◆ Description of the task: Every entry needs to be printed exactly, please.

◆ Task material:
·····

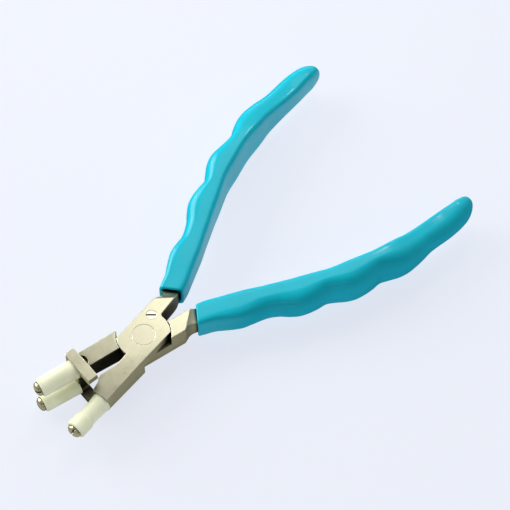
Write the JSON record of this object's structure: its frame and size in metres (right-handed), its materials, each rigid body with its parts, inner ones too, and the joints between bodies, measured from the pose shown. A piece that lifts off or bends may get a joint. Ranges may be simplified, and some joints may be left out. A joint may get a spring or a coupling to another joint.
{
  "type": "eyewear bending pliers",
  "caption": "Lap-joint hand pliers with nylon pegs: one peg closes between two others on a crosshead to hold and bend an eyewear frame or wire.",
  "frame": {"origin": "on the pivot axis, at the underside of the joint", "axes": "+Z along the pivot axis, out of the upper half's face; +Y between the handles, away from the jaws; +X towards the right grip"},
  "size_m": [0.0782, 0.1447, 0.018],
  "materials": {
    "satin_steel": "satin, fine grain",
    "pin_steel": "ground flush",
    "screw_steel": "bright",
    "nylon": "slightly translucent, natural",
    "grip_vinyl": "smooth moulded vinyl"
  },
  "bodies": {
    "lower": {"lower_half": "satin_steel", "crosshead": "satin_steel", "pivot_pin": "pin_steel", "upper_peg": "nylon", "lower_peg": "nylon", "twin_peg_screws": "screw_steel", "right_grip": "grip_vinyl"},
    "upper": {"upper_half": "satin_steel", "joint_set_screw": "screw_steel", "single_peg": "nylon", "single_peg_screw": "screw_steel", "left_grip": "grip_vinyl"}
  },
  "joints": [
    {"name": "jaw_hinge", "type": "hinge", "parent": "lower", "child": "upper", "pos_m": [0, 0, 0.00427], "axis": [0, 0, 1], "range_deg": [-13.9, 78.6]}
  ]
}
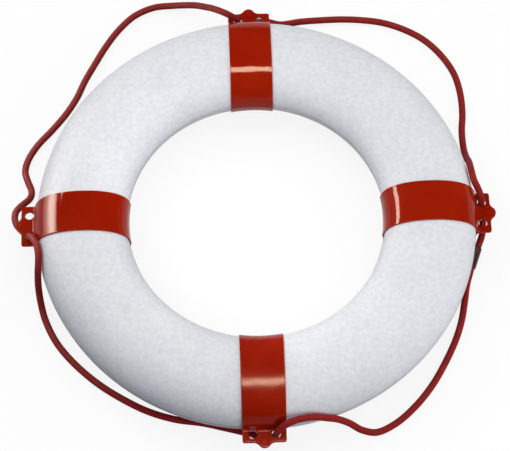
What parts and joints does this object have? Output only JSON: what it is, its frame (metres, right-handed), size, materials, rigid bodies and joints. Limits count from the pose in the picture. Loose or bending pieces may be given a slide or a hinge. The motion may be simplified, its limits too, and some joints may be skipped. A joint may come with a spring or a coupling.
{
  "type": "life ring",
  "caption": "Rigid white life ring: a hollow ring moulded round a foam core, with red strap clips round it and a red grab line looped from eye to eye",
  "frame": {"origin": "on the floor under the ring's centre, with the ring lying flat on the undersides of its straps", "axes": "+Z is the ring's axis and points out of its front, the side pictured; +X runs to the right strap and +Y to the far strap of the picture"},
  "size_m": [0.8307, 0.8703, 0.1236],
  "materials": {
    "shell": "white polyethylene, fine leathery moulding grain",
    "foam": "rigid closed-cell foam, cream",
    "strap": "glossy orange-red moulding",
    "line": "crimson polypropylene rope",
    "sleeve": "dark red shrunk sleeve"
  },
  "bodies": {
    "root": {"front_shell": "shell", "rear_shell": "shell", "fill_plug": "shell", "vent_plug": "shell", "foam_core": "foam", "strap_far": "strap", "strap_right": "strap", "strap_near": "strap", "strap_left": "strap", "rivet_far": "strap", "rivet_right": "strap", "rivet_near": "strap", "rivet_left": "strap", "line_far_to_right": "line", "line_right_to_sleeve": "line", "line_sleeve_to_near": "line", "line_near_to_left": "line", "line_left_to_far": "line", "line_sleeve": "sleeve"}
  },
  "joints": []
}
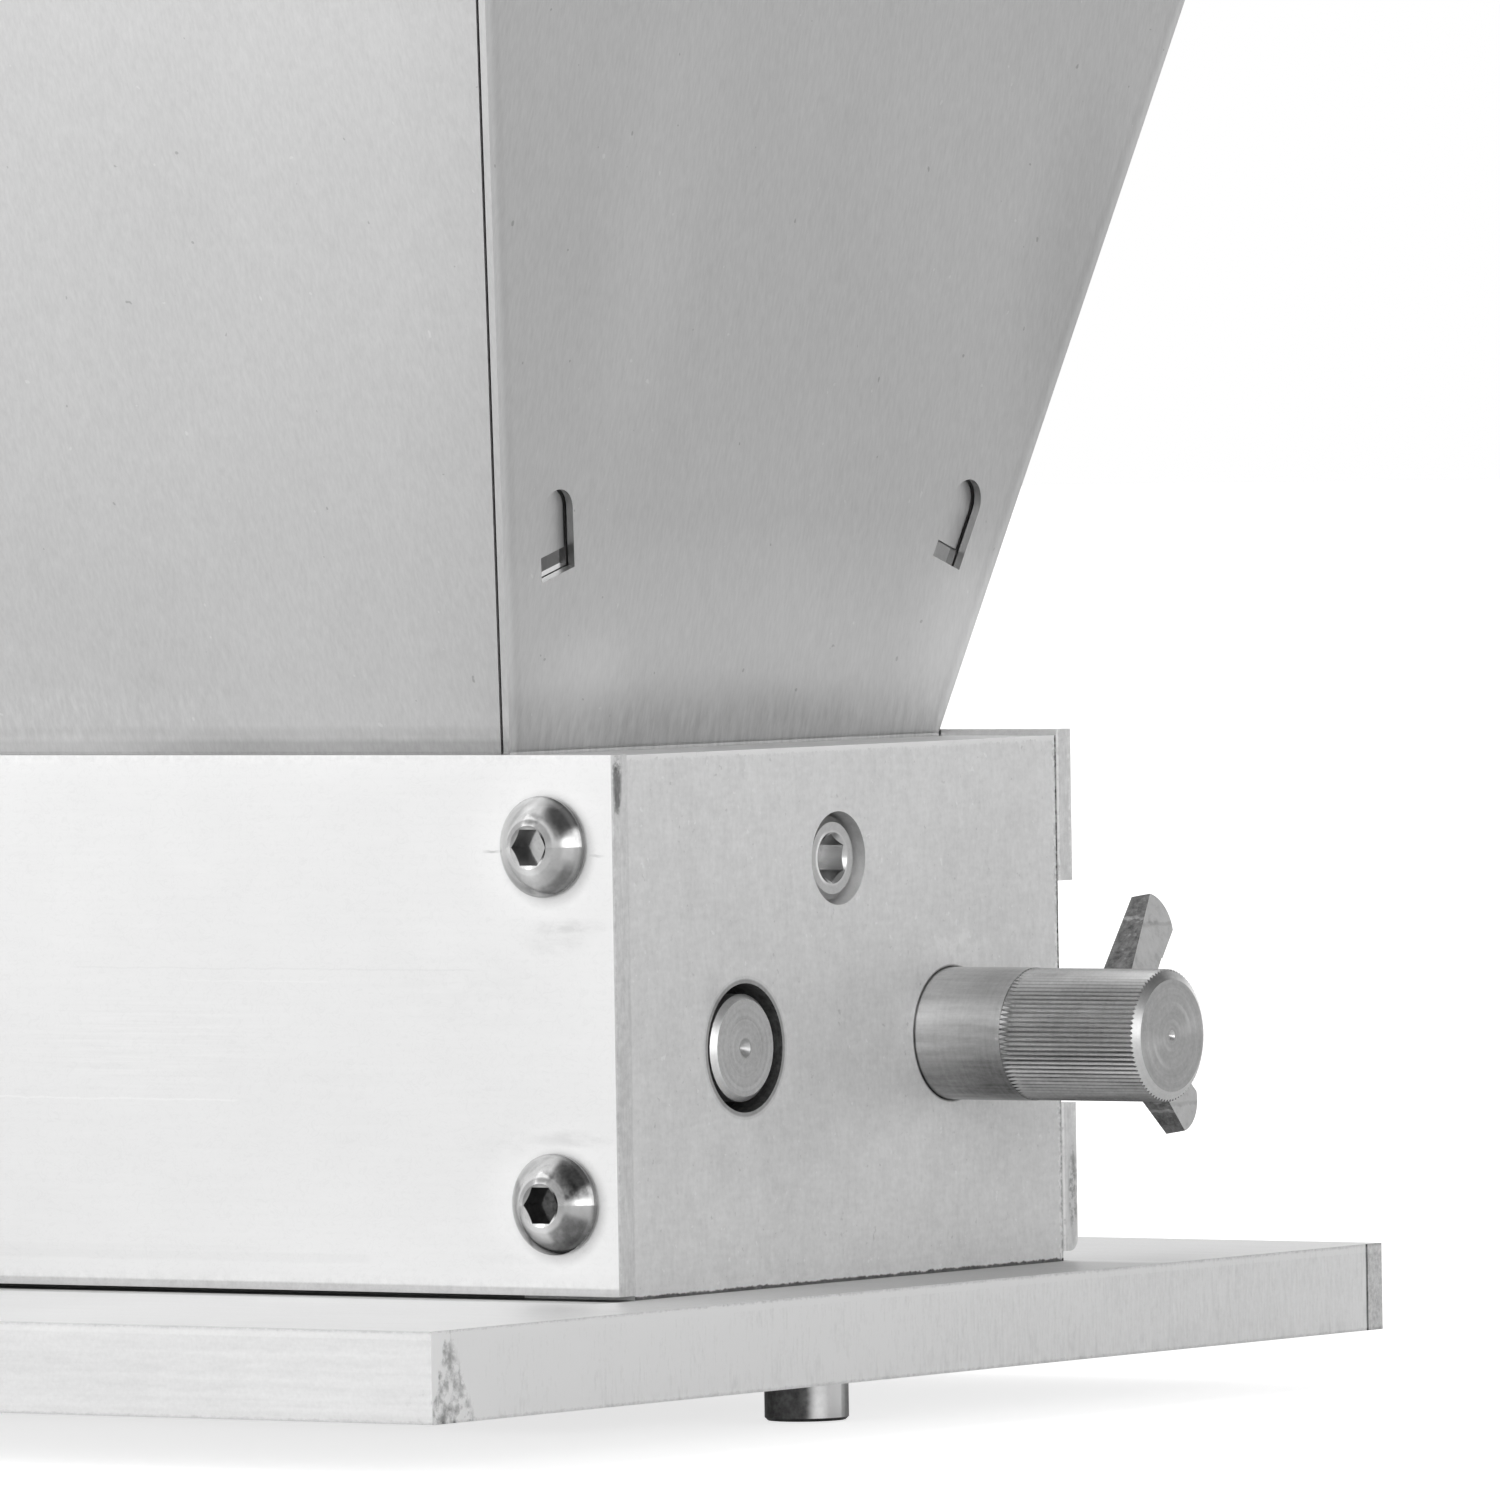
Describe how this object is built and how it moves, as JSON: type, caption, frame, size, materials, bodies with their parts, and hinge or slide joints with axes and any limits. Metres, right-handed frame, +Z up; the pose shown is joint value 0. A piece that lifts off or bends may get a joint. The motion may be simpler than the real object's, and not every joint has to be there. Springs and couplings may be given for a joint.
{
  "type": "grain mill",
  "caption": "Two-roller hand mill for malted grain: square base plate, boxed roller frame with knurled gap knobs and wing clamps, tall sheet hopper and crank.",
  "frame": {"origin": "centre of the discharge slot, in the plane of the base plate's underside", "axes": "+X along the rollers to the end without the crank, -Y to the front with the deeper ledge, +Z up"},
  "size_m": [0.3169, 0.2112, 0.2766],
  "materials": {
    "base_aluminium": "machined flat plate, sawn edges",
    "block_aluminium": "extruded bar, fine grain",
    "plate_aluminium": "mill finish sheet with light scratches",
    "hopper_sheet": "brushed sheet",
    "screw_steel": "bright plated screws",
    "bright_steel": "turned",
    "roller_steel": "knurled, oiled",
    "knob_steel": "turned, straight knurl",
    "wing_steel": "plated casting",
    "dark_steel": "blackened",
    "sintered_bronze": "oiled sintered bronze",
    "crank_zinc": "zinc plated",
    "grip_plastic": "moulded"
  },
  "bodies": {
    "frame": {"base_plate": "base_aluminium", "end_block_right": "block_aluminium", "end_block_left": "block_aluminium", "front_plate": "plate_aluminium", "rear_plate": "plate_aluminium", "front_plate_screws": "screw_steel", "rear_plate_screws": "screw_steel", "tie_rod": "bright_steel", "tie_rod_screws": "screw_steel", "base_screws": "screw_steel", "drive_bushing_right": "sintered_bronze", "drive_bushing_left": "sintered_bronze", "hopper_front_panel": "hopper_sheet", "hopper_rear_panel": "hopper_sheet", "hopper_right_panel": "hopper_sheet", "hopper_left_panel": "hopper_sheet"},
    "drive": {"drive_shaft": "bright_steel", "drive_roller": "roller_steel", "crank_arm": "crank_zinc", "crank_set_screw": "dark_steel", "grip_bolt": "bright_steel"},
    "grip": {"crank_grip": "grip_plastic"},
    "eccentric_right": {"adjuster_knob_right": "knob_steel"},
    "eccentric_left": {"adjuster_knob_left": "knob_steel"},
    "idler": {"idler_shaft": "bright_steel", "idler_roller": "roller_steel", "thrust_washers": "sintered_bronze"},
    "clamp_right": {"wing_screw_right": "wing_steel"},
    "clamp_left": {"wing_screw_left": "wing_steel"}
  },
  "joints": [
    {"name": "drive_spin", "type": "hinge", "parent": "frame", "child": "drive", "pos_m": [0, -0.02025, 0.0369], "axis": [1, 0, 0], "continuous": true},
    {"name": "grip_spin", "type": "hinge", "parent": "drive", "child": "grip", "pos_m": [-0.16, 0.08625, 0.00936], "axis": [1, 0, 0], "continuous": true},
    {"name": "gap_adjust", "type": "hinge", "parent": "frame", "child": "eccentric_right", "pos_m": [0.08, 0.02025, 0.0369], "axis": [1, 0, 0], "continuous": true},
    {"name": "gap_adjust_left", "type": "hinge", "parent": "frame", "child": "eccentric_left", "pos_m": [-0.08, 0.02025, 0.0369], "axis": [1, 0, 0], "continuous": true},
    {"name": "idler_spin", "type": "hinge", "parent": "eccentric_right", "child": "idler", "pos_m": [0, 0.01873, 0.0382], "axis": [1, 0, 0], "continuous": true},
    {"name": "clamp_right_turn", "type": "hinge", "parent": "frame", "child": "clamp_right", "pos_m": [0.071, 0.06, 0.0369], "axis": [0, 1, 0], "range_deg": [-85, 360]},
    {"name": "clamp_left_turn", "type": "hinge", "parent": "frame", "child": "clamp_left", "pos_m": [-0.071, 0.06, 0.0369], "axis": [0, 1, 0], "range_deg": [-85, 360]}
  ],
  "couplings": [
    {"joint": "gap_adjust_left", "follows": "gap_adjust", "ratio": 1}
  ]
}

·····

◆ Answer to the task:
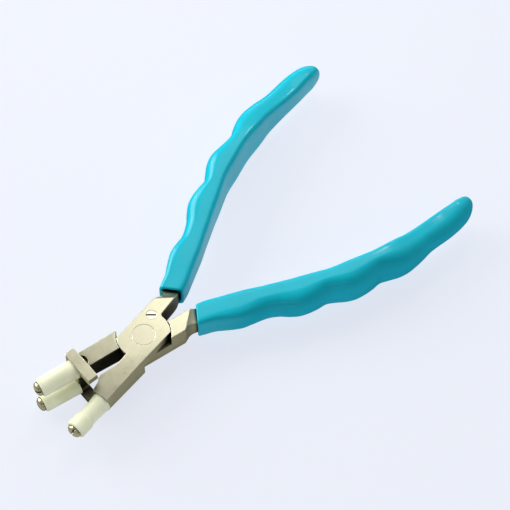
Write the JSON record of this object's structure: its frame and size in metres (right-handed), its materials, each rigid body with its parts, inner ones too, and the joints between bodies, measured from the pose shown. A piece that lifts off or bends may get a joint. Ranges may be simplified, and some joints may be left out. A joint may get a spring or a coupling to another joint.
{
  "type": "eyewear bending pliers",
  "caption": "Lap-joint hand pliers with nylon pegs: one peg closes between two others on a crosshead to hold and bend an eyewear frame or wire.",
  "frame": {"origin": "on the pivot axis, at the underside of the joint", "axes": "+Z along the pivot axis, out of the upper half's face; +Y between the handles, away from the jaws; +X towards the right grip"},
  "size_m": [0.0782, 0.1447, 0.018],
  "materials": {
    "satin_steel": "satin, fine grain",
    "pin_steel": "ground flush",
    "screw_steel": "bright",
    "nylon": "slightly translucent, natural",
    "grip_vinyl": "smooth moulded vinyl"
  },
  "bodies": {
    "lower": {"lower_half": "satin_steel", "crosshead": "satin_steel", "pivot_pin": "pin_steel", "upper_peg": "nylon", "lower_peg": "nylon", "twin_peg_screws": "screw_steel", "right_grip": "grip_vinyl"},
    "upper": {"upper_half": "satin_steel", "joint_set_screw": "screw_steel", "single_peg": "nylon", "single_peg_screw": "screw_steel", "left_grip": "grip_vinyl"}
  },
  "joints": [
    {"name": "jaw_hinge", "type": "hinge", "parent": "lower", "child": "upper", "pos_m": [0, 0, 0.00427], "axis": [0, 0, 1], "range_deg": [-13.9, 78.6]}
  ]
}
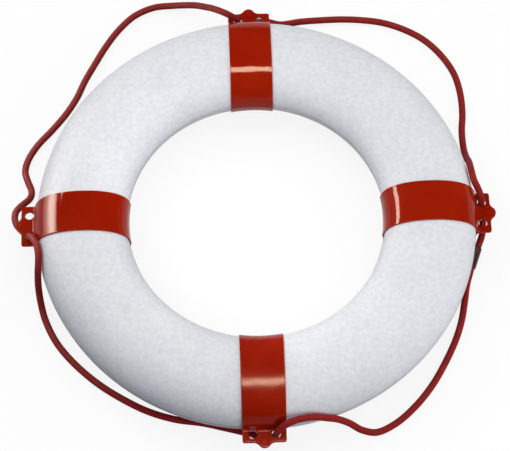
What parts and joints does this object have? Output only JSON: what it is, its frame (metres, right-handed), size, materials, rigid bodies and joints. Limits count from the pose in the picture. Loose or bending pieces may be given a slide or a hinge. The motion may be simplified, its limits too, and some joints may be skipped. A joint may come with a spring or a coupling.
{
  "type": "life ring",
  "caption": "Rigid white life ring: a hollow ring moulded round a foam core, with red strap clips round it and a red grab line looped from eye to eye",
  "frame": {"origin": "on the floor under the ring's centre, with the ring lying flat on the undersides of its straps", "axes": "+Z is the ring's axis and points out of its front, the side pictured; +X runs to the right strap and +Y to the far strap of the picture"},
  "size_m": [0.8307, 0.8703, 0.1236],
  "materials": {
    "shell": "white polyethylene, fine leathery moulding grain",
    "foam": "rigid closed-cell foam, cream",
    "strap": "glossy orange-red moulding",
    "line": "crimson polypropylene rope",
    "sleeve": "dark red shrunk sleeve"
  },
  "bodies": {
    "root": {"front_shell": "shell", "rear_shell": "shell", "fill_plug": "shell", "vent_plug": "shell", "foam_core": "foam", "strap_far": "strap", "strap_right": "strap", "strap_near": "strap", "strap_left": "strap", "rivet_far": "strap", "rivet_right": "strap", "rivet_near": "strap", "rivet_left": "strap", "line_far_to_right": "line", "line_right_to_sleeve": "line", "line_sleeve_to_near": "line", "line_near_to_left": "line", "line_left_to_far": "line", "line_sleeve": "sleeve"}
  },
  "joints": []
}
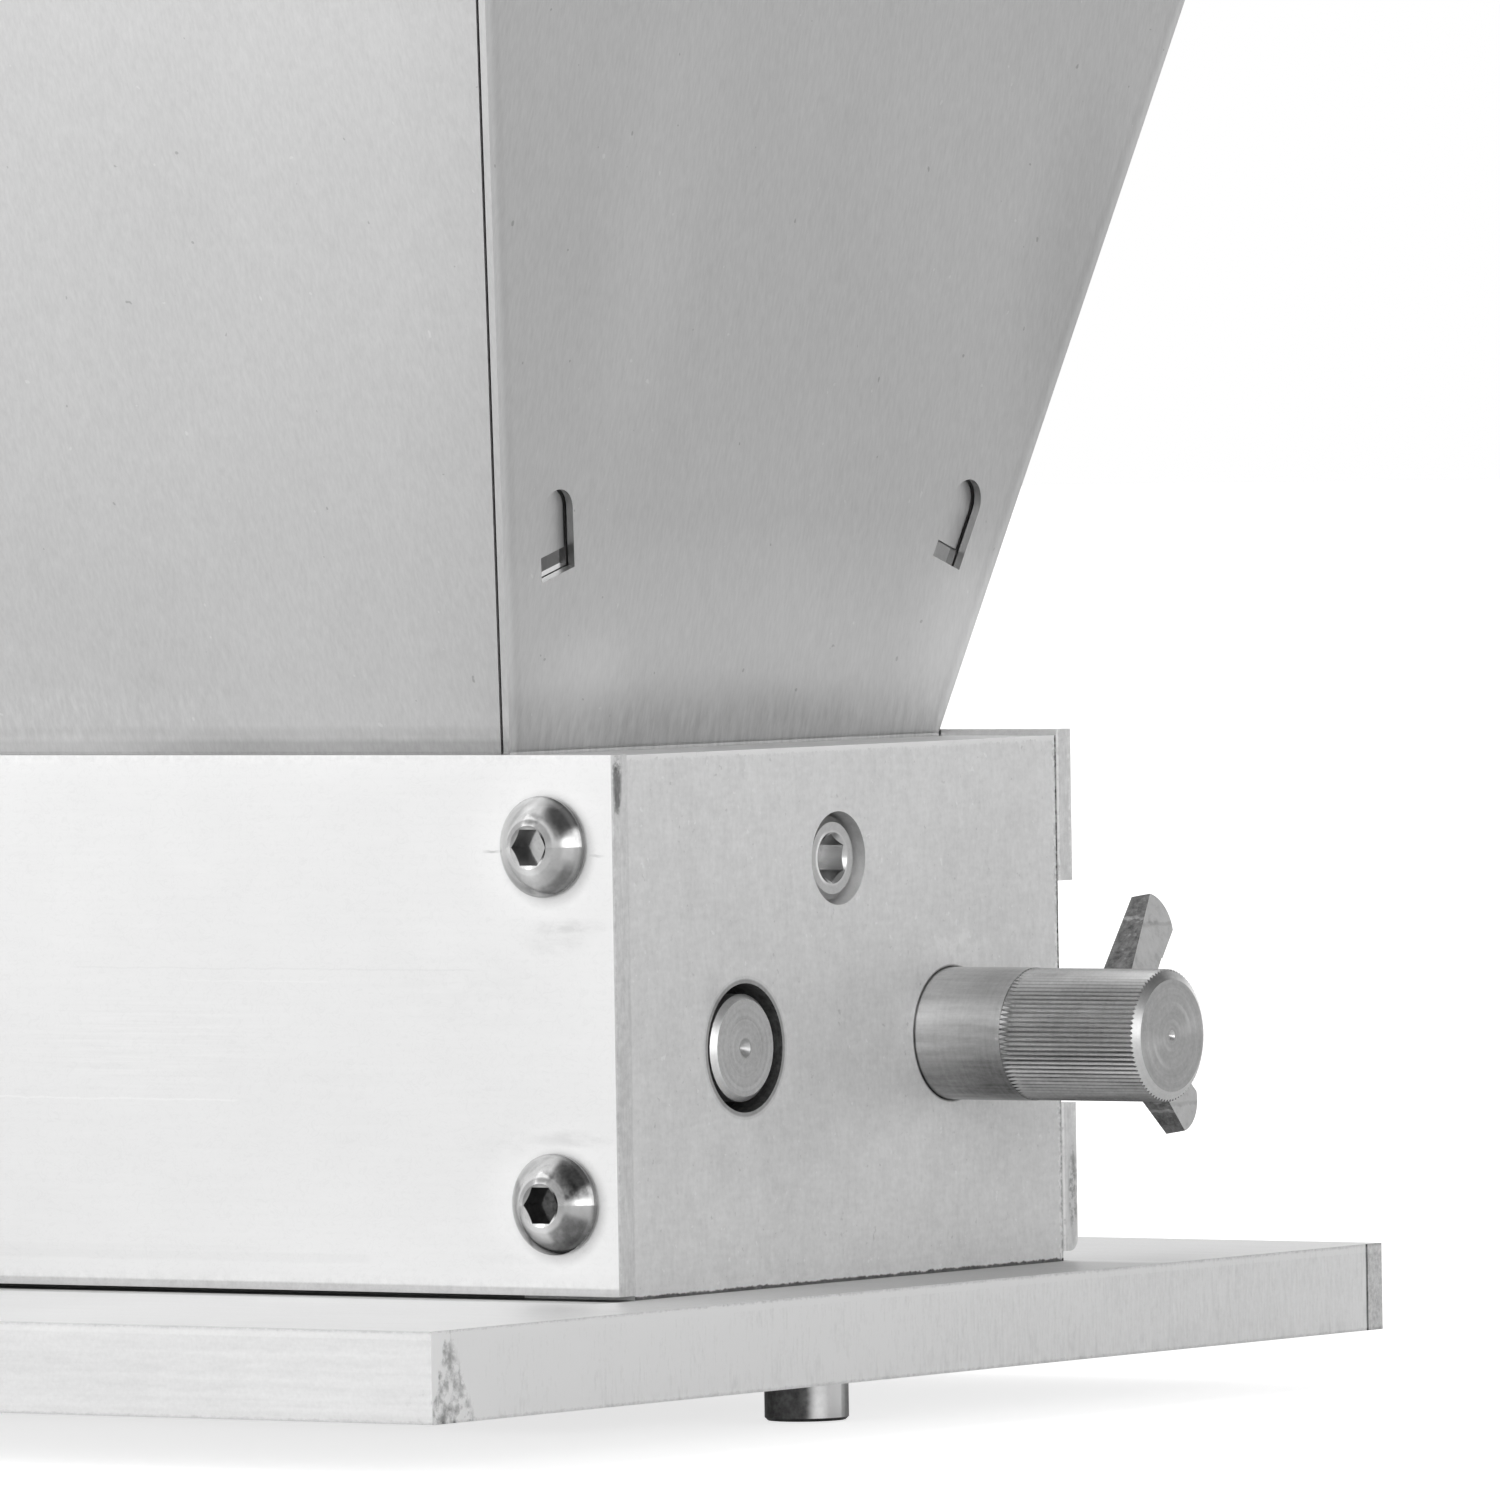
Describe how this object is built and how it moves, as JSON: type, caption, frame, size, materials, bodies with their parts, and hinge or slide joints with axes and any limits. Metres, right-handed frame, +Z up; the pose shown is joint value 0. A piece that lifts off or bends may get a joint. The motion may be simpler than the real object's, and not every joint has to be there. Springs and couplings may be given for a joint.
{
  "type": "grain mill",
  "caption": "Two-roller hand mill for malted grain: square base plate, boxed roller frame with knurled gap knobs and wing clamps, tall sheet hopper and crank.",
  "frame": {"origin": "centre of the discharge slot, in the plane of the base plate's underside", "axes": "+X along the rollers to the end without the crank, -Y to the front with the deeper ledge, +Z up"},
  "size_m": [0.3169, 0.2112, 0.2766],
  "materials": {
    "base_aluminium": "machined flat plate, sawn edges",
    "block_aluminium": "extruded bar, fine grain",
    "plate_aluminium": "mill finish sheet with light scratches",
    "hopper_sheet": "brushed sheet",
    "screw_steel": "bright plated screws",
    "bright_steel": "turned",
    "roller_steel": "knurled, oiled",
    "knob_steel": "turned, straight knurl",
    "wing_steel": "plated casting",
    "dark_steel": "blackened",
    "sintered_bronze": "oiled sintered bronze",
    "crank_zinc": "zinc plated",
    "grip_plastic": "moulded"
  },
  "bodies": {
    "frame": {"base_plate": "base_aluminium", "end_block_right": "block_aluminium", "end_block_left": "block_aluminium", "front_plate": "plate_aluminium", "rear_plate": "plate_aluminium", "front_plate_screws": "screw_steel", "rear_plate_screws": "screw_steel", "tie_rod": "bright_steel", "tie_rod_screws": "screw_steel", "base_screws": "screw_steel", "drive_bushing_right": "sintered_bronze", "drive_bushing_left": "sintered_bronze", "hopper_front_panel": "hopper_sheet", "hopper_rear_panel": "hopper_sheet", "hopper_right_panel": "hopper_sheet", "hopper_left_panel": "hopper_sheet"},
    "drive": {"drive_shaft": "bright_steel", "drive_roller": "roller_steel", "crank_arm": "crank_zinc", "crank_set_screw": "dark_steel", "grip_bolt": "bright_steel"},
    "grip": {"crank_grip": "grip_plastic"},
    "eccentric_right": {"adjuster_knob_right": "knob_steel"},
    "eccentric_left": {"adjuster_knob_left": "knob_steel"},
    "idler": {"idler_shaft": "bright_steel", "idler_roller": "roller_steel", "thrust_washers": "sintered_bronze"},
    "clamp_right": {"wing_screw_right": "wing_steel"},
    "clamp_left": {"wing_screw_left": "wing_steel"}
  },
  "joints": [
    {"name": "drive_spin", "type": "hinge", "parent": "frame", "child": "drive", "pos_m": [0, -0.02025, 0.0369], "axis": [1, 0, 0], "continuous": true},
    {"name": "grip_spin", "type": "hinge", "parent": "drive", "child": "grip", "pos_m": [-0.16, 0.08625, 0.00936], "axis": [1, 0, 0], "continuous": true},
    {"name": "gap_adjust", "type": "hinge", "parent": "frame", "child": "eccentric_right", "pos_m": [0.08, 0.02025, 0.0369], "axis": [1, 0, 0], "continuous": true},
    {"name": "gap_adjust_left", "type": "hinge", "parent": "frame", "child": "eccentric_left", "pos_m": [-0.08, 0.02025, 0.0369], "axis": [1, 0, 0], "continuous": true},
    {"name": "idler_spin", "type": "hinge", "parent": "eccentric_right", "child": "idler", "pos_m": [0, 0.01873, 0.0382], "axis": [1, 0, 0], "continuous": true},
    {"name": "clamp_right_turn", "type": "hinge", "parent": "frame", "child": "clamp_right", "pos_m": [0.071, 0.06, 0.0369], "axis": [0, 1, 0], "range_deg": [-85, 360]},
    {"name": "clamp_left_turn", "type": "hinge", "parent": "frame", "child": "clamp_left", "pos_m": [-0.071, 0.06, 0.0369], "axis": [0, 1, 0], "range_deg": [-85, 360]}
  ],
  "couplings": [
    {"joint": "gap_adjust_left", "follows": "gap_adjust", "ratio": 1}
  ]
}